Brennan describes herself as a ‘pain-in-the-ass student’
Brennan secured a leading role on the RTÉ soap, Fair City, which she describes as “fantastic” and “perfect for [her]”. She laughs as she recalls the first time she was asked for her autograph, while trying on shoes in Schuh. She admits that the public recognition shocked her: “People would be as near as me and you, talking about you!” Brennan’s character was involved in a hugely dramatic domestic violence storyline, which gripped the show’s viewers. One day, while in Marks and Spencer’s buying groceries, Brennan was approached by a woman she didn’t recognise but who shouted at her: “Don’t marry him! He’s the same, he hasn’t changed!” Coincidentally, and rather suitably, she was in the middle of a phone interview with a journalist about Fair City at the time, who heard the exchange. Brennan is charismatic, a great story-teller, and has a natural ability to provoke laughs from her company. It’s clear she remembers this period of her life extremely fondly.
When her hugely successful stint in Fair City ended, casting directors advised Brennan that it would not be easy to find work in Ireland. With a move to London not feasible, it was then that Brennan began to consider a night-time course in psychology. She attended an exam and interview for Maynooth University, successfully passing both. Before she knew it, she was an undergraduate of psychology. Describing herself as a “pain-in-the-ass student”, Brennan recalls how lecturers dreaded her because she would ask questions that they didn’t know the answers to. She ate up all the coursework and came first place in her class for the entire degree.

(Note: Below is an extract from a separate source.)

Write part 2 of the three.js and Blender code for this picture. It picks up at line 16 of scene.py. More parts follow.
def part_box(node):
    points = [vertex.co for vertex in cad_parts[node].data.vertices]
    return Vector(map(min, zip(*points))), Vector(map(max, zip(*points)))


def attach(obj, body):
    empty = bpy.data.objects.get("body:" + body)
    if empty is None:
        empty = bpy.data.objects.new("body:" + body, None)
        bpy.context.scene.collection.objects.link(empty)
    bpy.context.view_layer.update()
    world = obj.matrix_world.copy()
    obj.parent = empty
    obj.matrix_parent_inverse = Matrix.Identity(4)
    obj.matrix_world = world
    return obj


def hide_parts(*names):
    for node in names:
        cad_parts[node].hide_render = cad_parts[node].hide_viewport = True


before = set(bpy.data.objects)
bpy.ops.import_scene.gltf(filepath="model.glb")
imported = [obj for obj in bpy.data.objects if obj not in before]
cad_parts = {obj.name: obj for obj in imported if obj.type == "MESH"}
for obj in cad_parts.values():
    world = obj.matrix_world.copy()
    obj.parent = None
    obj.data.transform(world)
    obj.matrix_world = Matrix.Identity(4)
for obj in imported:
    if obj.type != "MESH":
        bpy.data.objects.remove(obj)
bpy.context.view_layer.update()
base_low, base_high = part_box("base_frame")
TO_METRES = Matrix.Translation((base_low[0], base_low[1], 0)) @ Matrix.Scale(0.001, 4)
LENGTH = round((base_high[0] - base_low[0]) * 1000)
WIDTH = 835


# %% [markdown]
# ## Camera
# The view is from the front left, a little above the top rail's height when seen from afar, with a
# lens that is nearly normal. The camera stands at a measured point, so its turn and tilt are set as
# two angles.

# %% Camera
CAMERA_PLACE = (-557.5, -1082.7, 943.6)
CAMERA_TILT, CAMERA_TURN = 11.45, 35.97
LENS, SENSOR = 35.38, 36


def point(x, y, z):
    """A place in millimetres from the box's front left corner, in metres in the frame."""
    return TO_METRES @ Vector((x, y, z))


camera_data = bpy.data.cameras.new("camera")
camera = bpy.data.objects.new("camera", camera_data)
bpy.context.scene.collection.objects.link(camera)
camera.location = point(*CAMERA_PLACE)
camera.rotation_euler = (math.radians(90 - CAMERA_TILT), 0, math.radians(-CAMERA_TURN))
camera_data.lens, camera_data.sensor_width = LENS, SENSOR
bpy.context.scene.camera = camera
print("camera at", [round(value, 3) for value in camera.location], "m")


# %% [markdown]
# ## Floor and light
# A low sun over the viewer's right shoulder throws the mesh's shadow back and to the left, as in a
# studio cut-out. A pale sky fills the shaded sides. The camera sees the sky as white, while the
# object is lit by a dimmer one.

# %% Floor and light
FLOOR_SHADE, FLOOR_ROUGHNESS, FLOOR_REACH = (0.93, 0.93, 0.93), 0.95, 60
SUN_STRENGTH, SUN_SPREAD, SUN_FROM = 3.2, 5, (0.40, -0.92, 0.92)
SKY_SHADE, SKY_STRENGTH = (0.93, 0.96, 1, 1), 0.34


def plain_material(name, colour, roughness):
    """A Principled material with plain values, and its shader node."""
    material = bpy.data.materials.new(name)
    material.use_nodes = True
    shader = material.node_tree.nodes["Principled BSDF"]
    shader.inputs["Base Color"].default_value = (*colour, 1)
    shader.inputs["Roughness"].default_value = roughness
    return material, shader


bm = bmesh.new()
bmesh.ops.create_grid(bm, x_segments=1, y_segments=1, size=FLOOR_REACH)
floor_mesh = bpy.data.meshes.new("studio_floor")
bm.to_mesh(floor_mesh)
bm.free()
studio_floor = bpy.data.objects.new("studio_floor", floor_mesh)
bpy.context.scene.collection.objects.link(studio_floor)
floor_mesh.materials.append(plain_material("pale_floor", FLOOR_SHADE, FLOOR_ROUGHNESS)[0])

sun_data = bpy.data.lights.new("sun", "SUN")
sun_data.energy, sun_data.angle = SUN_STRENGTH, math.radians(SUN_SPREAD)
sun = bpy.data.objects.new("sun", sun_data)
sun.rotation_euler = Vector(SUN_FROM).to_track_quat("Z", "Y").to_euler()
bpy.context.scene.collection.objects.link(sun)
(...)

Approached by a thesis supervisor to consider a PhD, Brennan at first had no idea what it involved. However, she knew that if she was to do one, Trinity was to be the location. Motivated by her father’s “It’s a pity it’s not in Trinity” jokes in relation to her undergraduate degree, Brennan contacted then-Trinity professor Ian Robertson and was eventually awarded an Irish Research Council of Science Engineering and Technology scholarship. Brennan confesses that she didn’t enjoy her PhD as much as her undergraduate degree, describing it as a mostly “lonely experience”. Sadly, her father passed away nine months into her PhD. She pauses for a moment before telling me that her PhD graduation fell on the date of her dad’s anniversary and that she knew that he was “so proud” of her achievements.
Upon graduating, Brennan received funding for a research project surrounding dementia. She had a great vision for the project and applied to the European Commission for funding. Ultimately, she received €1 million to fund the project. “I was really cheeky”, she says, explaining that, in her project proposal, she stated that nobody would actively seek the information her research uncovered.
Her goal was to make information surrounding brain health accessible to all. “Try read an academic journal if you’ve never been to university”, she says. Her ultimate goal, she says, has always been to create change: “I only have ‘x’ amount of time to make a difference.” Passionate about ageism in society and the mis-information surrounding dementia, Brennan worries that people don’t want to discuss dementia. “How can you get a message across to people who don’t want to read about it because it’s too depressing?” This was the purpose of her series of animated short films, to bring people onto the website and give them information in a short, easy and comprehensible way.
How can you get a message across to people who don’t want to read about it because it’s too depressing?
Brennan strongly believes that dementia is one of the biggest challenges society will face in the future and hopes to inform people regarding risk awareness. “You have to keep challenging your brain”, she explains, describing physical, social and mental activity as methods of doing so. Self-ageism will also impact negatively on your brain health, Brennan advises. She is the chair of the Age-Friendly Trinity committee, believing that the value in lifelong learning is incredible for your brain health.
If Trinity could attract an increased amount of older people as mature students, everyone would benefit. “We are too segregated in society by age”, she says and believes that throwing different perspectives and wisdom into the mix would be hugely beneficial. Human rights and equality are her “fundamental drivers” and Brennan now hopes to translate complex content for public consumption. Currently, a Brain Health for Kids programme is in the works, amongst other projects.
As well as acting, psychology and brain researching, Brennan also tried her hand at politics, running for a Seanad seat on the 2016 University of Dublin panel. Her goals were issue-driven. She campaigned for the seat, keeping her expertise in population ageing, brain health and dementia as central issues. Leaving politics behind though, Brennan has found many other purposeful and rewarding ways to help people, through her research, talks and a variety of public interest projects. Knowing her eclectic backstory, it would not be surprising if Brennan went on to help people in even more diverse ways.